• Short task:
Check every line of the material below for the string "shown", and return the ones that have it.

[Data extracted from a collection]
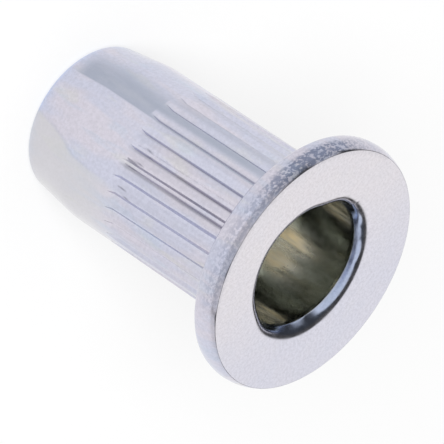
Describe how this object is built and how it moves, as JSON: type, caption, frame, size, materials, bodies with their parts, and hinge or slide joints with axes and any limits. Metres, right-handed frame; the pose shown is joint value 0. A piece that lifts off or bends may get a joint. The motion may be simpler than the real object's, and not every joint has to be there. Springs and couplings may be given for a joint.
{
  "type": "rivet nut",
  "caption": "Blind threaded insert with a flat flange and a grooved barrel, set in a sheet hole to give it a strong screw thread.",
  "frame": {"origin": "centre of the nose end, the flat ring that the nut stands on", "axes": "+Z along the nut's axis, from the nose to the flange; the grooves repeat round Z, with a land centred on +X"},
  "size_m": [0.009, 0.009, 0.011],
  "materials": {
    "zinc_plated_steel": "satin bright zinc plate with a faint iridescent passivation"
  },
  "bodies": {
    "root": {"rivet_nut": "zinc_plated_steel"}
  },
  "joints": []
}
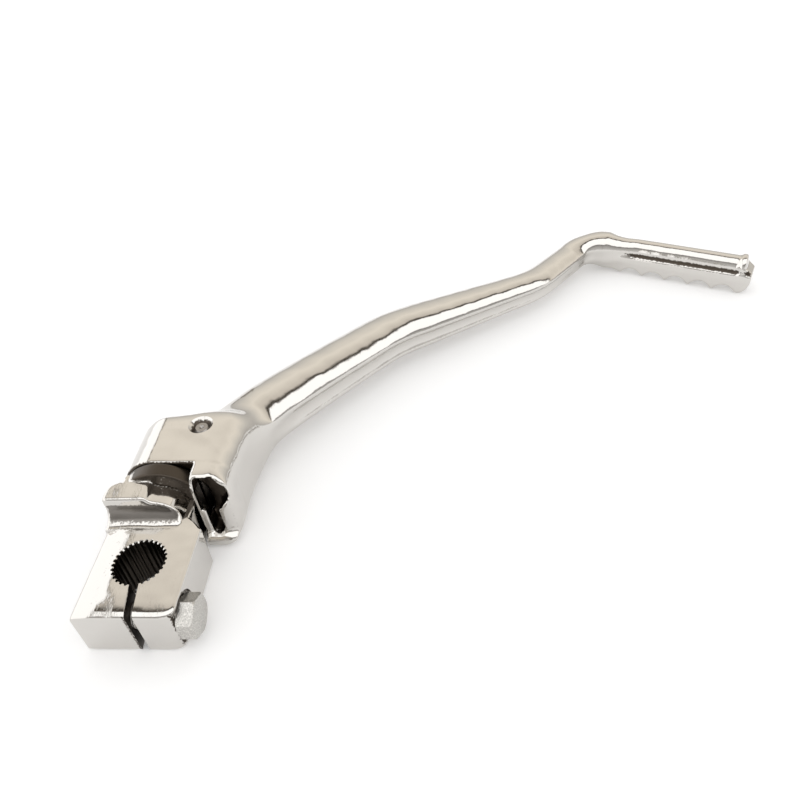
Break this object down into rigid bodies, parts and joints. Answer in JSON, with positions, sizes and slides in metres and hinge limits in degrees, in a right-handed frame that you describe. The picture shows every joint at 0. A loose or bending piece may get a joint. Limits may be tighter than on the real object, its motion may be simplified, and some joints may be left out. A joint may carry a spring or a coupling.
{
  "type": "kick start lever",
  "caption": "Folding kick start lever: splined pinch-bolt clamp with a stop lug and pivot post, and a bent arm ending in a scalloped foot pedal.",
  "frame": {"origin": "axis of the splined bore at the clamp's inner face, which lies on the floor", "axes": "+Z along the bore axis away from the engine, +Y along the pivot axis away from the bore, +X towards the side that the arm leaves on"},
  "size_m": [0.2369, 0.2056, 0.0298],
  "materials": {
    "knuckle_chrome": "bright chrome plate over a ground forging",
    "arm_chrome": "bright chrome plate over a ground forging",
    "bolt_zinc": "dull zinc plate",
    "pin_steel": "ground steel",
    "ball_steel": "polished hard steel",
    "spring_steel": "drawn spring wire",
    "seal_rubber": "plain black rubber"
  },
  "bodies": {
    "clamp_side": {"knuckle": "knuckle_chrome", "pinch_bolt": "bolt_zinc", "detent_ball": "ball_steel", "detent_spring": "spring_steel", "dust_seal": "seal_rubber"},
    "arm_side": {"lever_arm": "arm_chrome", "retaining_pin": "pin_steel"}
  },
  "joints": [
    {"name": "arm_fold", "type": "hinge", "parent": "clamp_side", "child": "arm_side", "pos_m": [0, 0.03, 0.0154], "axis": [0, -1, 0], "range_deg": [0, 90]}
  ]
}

---

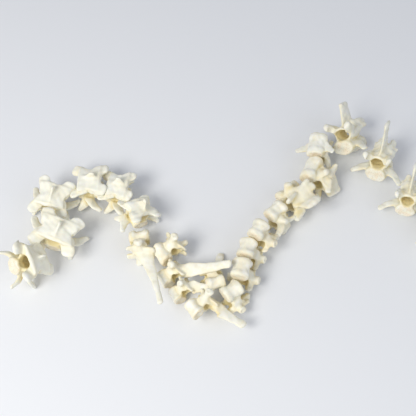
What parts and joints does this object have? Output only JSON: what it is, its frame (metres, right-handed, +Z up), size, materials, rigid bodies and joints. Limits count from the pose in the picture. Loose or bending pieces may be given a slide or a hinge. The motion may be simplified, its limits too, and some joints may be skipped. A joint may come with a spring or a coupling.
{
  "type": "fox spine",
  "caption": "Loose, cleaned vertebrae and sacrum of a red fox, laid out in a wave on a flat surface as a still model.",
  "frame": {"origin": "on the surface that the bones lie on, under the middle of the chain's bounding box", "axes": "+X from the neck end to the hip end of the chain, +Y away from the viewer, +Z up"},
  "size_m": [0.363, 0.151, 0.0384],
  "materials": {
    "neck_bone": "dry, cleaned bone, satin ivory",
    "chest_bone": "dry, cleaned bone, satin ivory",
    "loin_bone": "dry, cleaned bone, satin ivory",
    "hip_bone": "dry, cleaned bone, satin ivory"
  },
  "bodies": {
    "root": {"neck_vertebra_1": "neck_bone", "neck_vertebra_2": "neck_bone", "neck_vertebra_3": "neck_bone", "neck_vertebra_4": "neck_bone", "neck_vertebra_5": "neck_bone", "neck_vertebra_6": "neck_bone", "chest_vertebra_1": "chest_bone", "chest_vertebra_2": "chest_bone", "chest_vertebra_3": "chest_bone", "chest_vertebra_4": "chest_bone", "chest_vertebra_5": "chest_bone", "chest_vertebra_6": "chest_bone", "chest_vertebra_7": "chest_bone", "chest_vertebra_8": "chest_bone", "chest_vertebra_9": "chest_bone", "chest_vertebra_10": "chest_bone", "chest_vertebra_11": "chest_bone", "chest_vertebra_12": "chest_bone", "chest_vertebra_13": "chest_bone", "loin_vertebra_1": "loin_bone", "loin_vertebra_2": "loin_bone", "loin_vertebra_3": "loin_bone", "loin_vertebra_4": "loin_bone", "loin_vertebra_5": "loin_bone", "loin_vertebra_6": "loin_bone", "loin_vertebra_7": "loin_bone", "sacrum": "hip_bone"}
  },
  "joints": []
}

--

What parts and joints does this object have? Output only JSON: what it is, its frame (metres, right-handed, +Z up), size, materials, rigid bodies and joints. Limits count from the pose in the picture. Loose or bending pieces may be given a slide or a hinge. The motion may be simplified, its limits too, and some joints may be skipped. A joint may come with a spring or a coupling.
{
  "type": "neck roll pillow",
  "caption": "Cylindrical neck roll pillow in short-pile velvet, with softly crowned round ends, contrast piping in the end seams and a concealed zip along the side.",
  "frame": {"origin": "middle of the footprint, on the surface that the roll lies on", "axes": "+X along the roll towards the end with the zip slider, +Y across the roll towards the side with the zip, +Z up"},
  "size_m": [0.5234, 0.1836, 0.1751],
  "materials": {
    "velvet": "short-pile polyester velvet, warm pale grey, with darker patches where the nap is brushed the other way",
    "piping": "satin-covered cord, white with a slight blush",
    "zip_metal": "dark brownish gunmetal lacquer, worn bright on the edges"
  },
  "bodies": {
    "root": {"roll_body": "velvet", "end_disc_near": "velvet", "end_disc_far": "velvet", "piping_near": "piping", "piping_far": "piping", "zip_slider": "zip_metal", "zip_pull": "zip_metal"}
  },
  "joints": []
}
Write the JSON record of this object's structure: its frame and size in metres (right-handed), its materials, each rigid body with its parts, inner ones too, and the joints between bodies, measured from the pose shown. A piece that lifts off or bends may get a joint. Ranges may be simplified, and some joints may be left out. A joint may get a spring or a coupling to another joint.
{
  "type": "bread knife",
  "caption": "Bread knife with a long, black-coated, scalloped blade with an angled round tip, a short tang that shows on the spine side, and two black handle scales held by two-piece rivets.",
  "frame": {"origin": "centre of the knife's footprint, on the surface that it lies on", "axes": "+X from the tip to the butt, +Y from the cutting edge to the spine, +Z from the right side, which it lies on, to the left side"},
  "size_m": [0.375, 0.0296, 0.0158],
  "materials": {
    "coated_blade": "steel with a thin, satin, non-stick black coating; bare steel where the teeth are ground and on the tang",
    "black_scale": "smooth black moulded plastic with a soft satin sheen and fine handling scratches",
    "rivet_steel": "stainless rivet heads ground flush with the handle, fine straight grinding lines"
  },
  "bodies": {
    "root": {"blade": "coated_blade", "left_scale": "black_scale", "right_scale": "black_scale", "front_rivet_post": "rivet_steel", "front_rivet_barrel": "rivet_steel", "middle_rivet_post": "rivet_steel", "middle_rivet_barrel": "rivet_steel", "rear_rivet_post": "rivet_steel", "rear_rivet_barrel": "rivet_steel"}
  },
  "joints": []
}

• Correct response:
Describe how this object is built and how it moves, as JSON: type, caption, frame, size, materials, bodies with their parts, and hinge or slide joints with axes and any limits. Metres, right-handed frame; the pose shown is joint value 0. A piece that lifts off or bends may get a joint. The motion may be simpler than the real object's, and not every joint has to be there. Springs and couplings may be given for a joint.
Write the JSON record of this object's structure: its frame and size in metres (right-handed), its materials, each rigid body with its parts, inner ones too, and the joints between bodies, measured from the pose shown. A piece that lifts off or bends may get a joint. Ranges may be simplified, and some joints may be left out. A joint may get a spring or a coupling to another joint.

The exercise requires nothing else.